The dates are: "1969", "1974" and "1980"


The difficult part is learning how to write the regular expression, but there are good tutorials online, as well as an in-depth guide included with the module.

Have Fun ! :-)


xlsior(Posted 2008) [#2]
Thanks -- your regex module has definitely come in handy in the past.

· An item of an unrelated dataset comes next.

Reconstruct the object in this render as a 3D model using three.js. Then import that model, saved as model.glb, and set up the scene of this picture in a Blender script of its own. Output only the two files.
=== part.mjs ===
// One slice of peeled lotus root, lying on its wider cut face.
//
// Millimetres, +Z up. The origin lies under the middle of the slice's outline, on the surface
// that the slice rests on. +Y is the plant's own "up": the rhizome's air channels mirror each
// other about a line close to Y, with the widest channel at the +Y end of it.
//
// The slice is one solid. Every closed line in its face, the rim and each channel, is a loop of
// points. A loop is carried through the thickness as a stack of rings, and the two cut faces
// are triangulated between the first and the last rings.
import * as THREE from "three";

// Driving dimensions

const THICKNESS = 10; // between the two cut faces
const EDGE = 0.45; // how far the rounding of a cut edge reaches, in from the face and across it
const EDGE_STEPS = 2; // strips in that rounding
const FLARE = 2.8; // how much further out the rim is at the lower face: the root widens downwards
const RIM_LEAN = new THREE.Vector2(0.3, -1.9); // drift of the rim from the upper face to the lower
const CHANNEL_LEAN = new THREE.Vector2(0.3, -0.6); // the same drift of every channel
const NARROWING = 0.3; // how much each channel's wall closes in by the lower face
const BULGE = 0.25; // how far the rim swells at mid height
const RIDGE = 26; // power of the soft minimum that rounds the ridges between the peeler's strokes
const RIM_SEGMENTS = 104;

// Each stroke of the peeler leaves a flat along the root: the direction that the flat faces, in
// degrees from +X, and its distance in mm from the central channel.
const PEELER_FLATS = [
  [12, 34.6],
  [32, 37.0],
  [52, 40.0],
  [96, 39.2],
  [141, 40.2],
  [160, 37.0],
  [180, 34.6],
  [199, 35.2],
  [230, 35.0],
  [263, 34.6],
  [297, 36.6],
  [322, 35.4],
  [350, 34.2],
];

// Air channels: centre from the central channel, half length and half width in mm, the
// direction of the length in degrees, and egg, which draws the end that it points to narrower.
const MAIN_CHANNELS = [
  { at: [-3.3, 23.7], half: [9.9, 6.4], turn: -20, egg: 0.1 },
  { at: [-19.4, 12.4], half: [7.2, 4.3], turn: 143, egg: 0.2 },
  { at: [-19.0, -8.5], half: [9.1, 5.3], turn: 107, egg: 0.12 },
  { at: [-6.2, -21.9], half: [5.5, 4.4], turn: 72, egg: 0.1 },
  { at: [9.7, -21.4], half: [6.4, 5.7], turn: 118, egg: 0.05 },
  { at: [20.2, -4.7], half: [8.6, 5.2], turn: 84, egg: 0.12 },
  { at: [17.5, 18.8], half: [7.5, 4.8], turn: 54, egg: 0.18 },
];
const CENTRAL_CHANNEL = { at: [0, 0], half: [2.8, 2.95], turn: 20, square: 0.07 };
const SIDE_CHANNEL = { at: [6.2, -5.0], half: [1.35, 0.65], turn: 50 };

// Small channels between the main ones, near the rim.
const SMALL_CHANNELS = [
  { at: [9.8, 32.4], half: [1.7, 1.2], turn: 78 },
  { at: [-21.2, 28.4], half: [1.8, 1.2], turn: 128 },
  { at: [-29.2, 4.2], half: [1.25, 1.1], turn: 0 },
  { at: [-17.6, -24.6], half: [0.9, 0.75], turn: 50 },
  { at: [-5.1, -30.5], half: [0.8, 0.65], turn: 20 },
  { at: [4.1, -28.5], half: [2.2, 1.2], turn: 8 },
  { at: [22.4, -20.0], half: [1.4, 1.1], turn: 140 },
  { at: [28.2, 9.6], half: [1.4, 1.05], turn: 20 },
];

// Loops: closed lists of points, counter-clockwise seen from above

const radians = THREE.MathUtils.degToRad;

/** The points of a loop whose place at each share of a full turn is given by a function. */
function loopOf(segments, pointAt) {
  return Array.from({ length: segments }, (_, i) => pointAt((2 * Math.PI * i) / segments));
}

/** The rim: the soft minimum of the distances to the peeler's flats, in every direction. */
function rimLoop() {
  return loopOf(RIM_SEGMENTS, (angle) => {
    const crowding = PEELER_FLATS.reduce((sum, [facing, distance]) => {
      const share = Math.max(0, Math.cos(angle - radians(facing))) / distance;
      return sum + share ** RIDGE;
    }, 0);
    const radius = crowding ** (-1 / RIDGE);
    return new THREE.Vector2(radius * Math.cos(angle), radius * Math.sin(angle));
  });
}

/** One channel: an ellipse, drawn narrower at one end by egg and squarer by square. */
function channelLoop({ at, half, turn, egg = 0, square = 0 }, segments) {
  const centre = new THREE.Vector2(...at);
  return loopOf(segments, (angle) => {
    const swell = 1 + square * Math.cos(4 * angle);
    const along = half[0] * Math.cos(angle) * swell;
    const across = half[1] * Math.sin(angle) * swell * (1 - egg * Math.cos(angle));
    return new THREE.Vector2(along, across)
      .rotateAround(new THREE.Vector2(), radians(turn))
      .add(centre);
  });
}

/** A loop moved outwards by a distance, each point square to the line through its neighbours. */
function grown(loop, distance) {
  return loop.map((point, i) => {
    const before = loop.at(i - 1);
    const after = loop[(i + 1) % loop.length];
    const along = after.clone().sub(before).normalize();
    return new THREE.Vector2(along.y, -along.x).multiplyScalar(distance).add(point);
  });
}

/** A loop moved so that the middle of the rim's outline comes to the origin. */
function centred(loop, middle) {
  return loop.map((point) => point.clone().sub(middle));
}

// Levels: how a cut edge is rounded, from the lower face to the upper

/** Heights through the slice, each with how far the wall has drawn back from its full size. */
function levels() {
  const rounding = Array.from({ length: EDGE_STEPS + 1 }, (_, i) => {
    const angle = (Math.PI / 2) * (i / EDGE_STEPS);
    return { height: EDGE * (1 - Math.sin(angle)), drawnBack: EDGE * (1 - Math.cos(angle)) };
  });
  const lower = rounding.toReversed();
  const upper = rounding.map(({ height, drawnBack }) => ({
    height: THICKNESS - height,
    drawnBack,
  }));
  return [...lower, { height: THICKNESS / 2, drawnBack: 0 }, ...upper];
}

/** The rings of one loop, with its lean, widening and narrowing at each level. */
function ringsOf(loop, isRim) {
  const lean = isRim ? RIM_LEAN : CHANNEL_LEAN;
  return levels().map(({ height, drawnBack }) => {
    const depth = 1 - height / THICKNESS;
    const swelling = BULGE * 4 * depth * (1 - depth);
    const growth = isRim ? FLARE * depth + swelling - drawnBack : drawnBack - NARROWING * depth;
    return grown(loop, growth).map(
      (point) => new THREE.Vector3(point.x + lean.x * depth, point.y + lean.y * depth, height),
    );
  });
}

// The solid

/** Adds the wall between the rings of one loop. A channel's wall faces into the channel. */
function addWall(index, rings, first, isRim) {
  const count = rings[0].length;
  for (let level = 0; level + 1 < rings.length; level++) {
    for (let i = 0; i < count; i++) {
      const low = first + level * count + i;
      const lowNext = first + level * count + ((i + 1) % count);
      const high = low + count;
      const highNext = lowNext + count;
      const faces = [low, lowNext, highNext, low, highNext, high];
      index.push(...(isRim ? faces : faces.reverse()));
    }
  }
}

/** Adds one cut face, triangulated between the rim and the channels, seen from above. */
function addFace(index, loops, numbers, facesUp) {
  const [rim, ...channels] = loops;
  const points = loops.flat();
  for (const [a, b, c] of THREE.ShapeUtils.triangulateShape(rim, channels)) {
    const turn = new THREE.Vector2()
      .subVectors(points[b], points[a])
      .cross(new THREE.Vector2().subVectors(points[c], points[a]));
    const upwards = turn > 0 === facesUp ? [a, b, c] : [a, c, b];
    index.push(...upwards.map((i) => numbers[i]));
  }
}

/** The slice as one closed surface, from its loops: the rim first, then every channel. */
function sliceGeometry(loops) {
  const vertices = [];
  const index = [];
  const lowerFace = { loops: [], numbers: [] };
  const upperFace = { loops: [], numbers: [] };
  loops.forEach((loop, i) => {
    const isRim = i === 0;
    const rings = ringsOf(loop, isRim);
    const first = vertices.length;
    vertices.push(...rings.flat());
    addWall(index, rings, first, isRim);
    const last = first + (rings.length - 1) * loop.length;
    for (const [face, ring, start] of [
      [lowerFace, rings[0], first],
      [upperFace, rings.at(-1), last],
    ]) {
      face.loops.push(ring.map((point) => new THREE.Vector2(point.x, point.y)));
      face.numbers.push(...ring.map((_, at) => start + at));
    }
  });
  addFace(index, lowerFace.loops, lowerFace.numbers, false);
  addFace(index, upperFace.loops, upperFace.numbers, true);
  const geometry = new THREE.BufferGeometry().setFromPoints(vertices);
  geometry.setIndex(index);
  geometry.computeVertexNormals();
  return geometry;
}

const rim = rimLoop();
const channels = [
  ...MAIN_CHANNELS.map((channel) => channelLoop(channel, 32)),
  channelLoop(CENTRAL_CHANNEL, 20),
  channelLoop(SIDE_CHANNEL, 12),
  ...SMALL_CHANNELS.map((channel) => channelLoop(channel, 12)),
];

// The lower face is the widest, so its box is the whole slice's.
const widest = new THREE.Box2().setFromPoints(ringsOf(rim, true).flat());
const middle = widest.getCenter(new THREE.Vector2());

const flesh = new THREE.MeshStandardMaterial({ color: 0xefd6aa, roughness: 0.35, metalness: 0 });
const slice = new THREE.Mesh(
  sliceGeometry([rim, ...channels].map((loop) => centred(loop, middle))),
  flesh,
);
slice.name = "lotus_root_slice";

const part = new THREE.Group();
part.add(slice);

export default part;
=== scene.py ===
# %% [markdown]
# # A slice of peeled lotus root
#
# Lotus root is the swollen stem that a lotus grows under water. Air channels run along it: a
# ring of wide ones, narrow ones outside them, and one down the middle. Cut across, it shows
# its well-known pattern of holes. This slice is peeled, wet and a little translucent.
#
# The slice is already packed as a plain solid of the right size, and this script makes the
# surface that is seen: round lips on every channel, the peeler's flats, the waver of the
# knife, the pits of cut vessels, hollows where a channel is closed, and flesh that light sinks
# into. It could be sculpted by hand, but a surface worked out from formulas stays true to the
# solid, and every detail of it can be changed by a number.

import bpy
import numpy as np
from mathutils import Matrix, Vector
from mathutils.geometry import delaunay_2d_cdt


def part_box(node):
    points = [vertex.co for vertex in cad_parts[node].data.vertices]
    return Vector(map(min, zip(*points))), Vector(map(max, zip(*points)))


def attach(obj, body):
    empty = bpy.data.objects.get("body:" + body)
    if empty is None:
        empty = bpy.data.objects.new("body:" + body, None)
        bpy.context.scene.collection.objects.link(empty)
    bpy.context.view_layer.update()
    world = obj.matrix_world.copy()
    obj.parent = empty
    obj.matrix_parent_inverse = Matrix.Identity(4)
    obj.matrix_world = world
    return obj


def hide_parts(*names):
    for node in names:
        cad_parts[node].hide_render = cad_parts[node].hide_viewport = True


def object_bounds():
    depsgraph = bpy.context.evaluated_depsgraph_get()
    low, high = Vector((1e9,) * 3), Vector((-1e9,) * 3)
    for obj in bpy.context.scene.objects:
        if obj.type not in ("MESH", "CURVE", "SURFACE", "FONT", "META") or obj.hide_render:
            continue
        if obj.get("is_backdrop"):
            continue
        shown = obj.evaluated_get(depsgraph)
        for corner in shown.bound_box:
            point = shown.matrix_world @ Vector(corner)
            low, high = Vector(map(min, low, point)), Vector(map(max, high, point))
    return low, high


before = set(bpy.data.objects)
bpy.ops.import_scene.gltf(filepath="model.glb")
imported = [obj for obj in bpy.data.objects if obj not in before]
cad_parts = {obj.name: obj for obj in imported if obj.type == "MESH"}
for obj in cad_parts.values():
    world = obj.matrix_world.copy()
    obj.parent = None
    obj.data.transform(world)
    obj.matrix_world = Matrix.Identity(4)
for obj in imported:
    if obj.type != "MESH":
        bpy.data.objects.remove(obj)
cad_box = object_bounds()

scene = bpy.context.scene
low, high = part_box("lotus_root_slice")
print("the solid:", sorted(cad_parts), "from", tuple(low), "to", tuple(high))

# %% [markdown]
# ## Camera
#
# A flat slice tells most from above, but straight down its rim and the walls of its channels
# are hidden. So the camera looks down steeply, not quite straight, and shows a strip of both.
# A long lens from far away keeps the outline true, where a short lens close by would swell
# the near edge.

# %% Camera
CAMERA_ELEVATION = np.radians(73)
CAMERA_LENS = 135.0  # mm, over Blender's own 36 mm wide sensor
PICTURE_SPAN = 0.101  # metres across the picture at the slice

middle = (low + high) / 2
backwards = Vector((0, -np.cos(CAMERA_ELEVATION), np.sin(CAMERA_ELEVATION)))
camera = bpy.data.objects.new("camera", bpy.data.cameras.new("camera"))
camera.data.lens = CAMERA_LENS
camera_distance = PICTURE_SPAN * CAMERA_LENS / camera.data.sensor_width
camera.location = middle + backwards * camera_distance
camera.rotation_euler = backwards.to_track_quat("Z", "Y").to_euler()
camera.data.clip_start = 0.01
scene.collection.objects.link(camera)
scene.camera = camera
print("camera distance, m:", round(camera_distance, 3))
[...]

Any specific changes/improvements in this new version?


xlsior(Posted 2008) [#3]
By the way: Windows XP's zipfolders had problems extracting the files from your zip file, although Winrar worked Ok.


Brucey(Posted 2008) [#4]
Windows XP's zipfolders had problems extracting the files

Thanks for that... They were compressed on Mac (using the built-in context menu), and unzipped fine here on Win2k with Winzip so I hadn't noticed.

Any specific changes/improvements in this new version?

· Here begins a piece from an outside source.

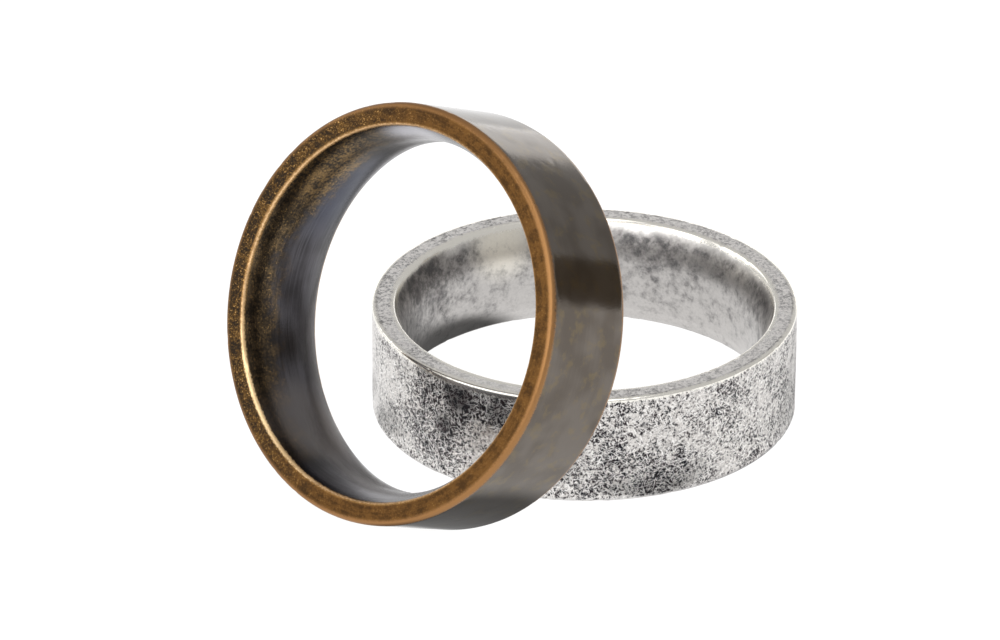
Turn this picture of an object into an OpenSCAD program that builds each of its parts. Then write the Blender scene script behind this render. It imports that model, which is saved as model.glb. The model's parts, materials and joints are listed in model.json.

Just the update to the core library, in which they tend to fix bugs, improve speed, and generally make it better here and there.
No changes to the Max-side of things.


xlsior(Posted 2008) [#5]
Thanks for that... They were compressed on Mac (using the built-in context menu), and unzipped fine here on Win2k with Winzip so I hadn't noticed.


I have a feeling that XP might have an issue with both a folder and a file with the same name in the main folder... (regex.mod)

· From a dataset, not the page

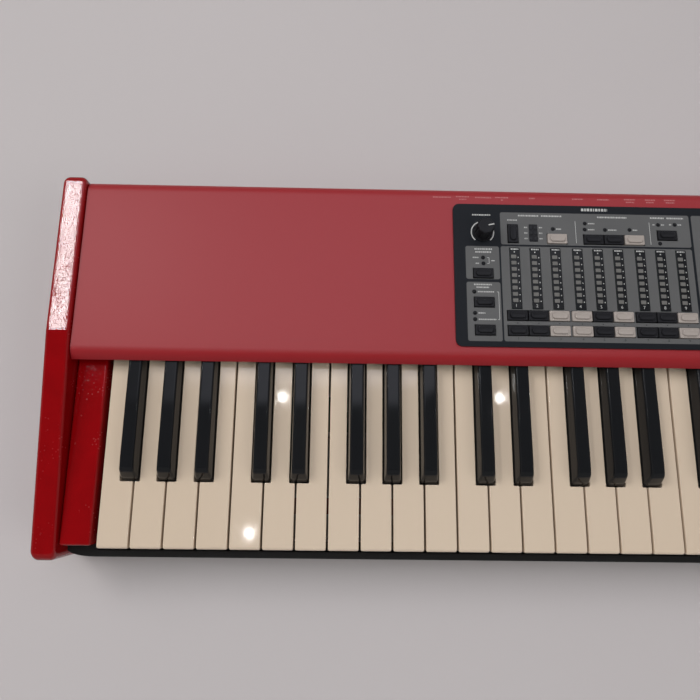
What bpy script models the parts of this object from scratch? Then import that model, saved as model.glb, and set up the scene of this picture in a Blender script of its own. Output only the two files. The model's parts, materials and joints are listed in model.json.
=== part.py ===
"""A 73-key stage piano: steel case, end cheeks, hinged keys on a chassis, control panel and rear sockets.

The frame is +X to the player's right, -Y to the player and +Z up. The origin is the centre of the case's
footprint, on the surface that the rubber feet stand on. Sizes are in millimetres until a mesh becomes an object.
"""

import math

import bmesh
import bpy
import numpy as np
from mathutils import Matrix, Vector

MM = 0.001
GAP = 0.3  # what touching pieces keep between them

# Keyboard
WHITE_PITCH = 23.5
WHITE_COUNT = 43
KEY_GAP = 1.0
KEY_LENGTH = 219.5
KEY_TOP_Z = 66.0
KEY_DEPTH = 18.0
KEY_WALL = 1.8
KEY_TOP_WALL = 2.2
KEY_TRAVEL = 10.0
KEY_FRONT_RADIUS = 2.5
CONTACT_Y = 100.0
POCKET_END_Y = 96.0
HINGE_Y = 210.0
HINGE_BELOW_TOP = 12.0
ROD_RADIUS = 2.0
BLACK_FRONT_Y = 48.0
BLACK_SLOT = 14.5
BLACK_WIDTH = 13.1
BLACK_TOP_WIDTH = 9.6
BLACK_HEIGHT = 11.3
BLACK_SETBACK = 6.1
BLACK_TOP_FALL = 1.5
BLACK_CAP_END_Y = 150.0
BLACK_SHANK_DROP = 2.0
BLACK_TAIL_SHORT = 3.0
COMB_STRIP_WIDTH = 4.0
COMB_STRIP_OVERLAP = 1.0
COMB_BRIDGE_LIFT = 1.5

# Where the black keys sit in an octave, in white-key pitches from the left edge of its C
BLACK_PLACES = {1: 0.916, 3: 2.10, 6: 3.87, 8: 5.0, 10: 6.15}
WHITE_STEPS = (0, 2, 4, 5, 7, 9, 11)
NOTE_NAMES = ("C", "Cs", "D", "Ds", "E", "F", "Fs", "G", "Gs", "A", "As", "B")
FIRST_STEP = 5
KEY_COUNT = 73
SINGLE_KEYS = 24
COMB_KEYS = 24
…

I just noticed that some of your other mods have the same problem.


Brucey(Posted 2008) [#6]
XP might have an issue with both a folder and a file with the same name in the main folder

Except there aren't any files called regex.mod :-)

I've just tried unzipping the regex_1_03_src.zip folder in Win2k using the built-in "Extract Here" context menu, and it appeared to work as expected.


xlsior(Posted 2008) [#7]
When I double-click on the regex_1_03_src.zip file in XP on my computer, it opens a compressed folder containing both a folder named regex.mod and a file named regex.mod

When I try to extract the file, it tells me 'the system cannot find the file specified'... Yet I do see it. :-?


North(Posted 2008) [#8]
Use Winzip

@Brucey - Thanks for the update! :)


Koriolis(Posted 2008) [#9]
Thanks for this module Brucey (and all the rest :) ).
BTW, I noticed a bug lately: when doing replaceAll on a non-ascii text, everything is screwed. IIRC it seemed to be due to the fact that pcre is giving you indexes that relate to the utf8 buffer, but you use these indexes to index the BlitzMax string. Hence the mismatch.


Brucey(Posted 2008) [#10]
Koriolis, that's possible. It didn't used to support UTF-8 the way it does now. And I see that the newest version is even more unicode friendly.
I'll need to revamp the string conversion - hopefully that won't be a huge job!


Htbaa(Posted 2008) [#11]
I found a bug. I'm using the SVN version by the way.

Import bah.regex

Local strs:String[] = ["test1", "test2", "test3", "test4"]
Local text:String = "Just a test1 string with test, test2, test3 and ofcourse test 4"

For Local str:String = EachIn strs
	Try
		Local regex:TRegEx = TRegEx.Create(str)
		text = regex.Replace(text, "`" + str + "`")
		regex = Null
	Catch ex:TRegExException
		Notify ex.toString()
	Catch ex:Object
		Notify ex.ToString()
	End Try
Next

Print text


It gives a Unhandeld Memory Exception error. I scanned the module and couldn't see data member pcre (Byte Ptr) being freed anywhere. I'm not sure if the problem is there though.

When removing the Try/Catch blocks it sends me to regex.bmx on line 190.


Brucey(Posted 2008) [#12]
Sadly (or not!), this example works for me (on Mac).

I'll give it a try elsewhere and see if I can make it break.

EDIT : working on Linux too.


Brucey(Posted 2008) [#13]
BTW, I noticed a bug lately: when doing replaceAll on a non-ascii text, everything is screwed.

Bit of a late fix.... but I think it's working properly now with non-ASCII text. Well, the offsets seem to be correct now. May still require some work though.


Htbaa(Posted 2008) [#14]
Have you tried my bug on Windows XP or Vista?


Brucey(Posted 2008) [#15]
Yep, and have just applied a fix :-)


Htbaa(Posted 2008) [#16]
I'll try it soon. Nice to see that it's fixed. (it is right?)


Brucey(Posted 2008) [#17]
I hope so :-)

Certainly, it crashed on XP as described before I changed the code, and now it doesn't...


Brucey(Posted 2008) [#18]
Updated to PCRE 7.8, and fixed another utf8 issue.

utf8 support seems to be quite solid now.


Htbaa(Posted 2008) [#19]
Finally had some time to test it. It works for me now. Thanks!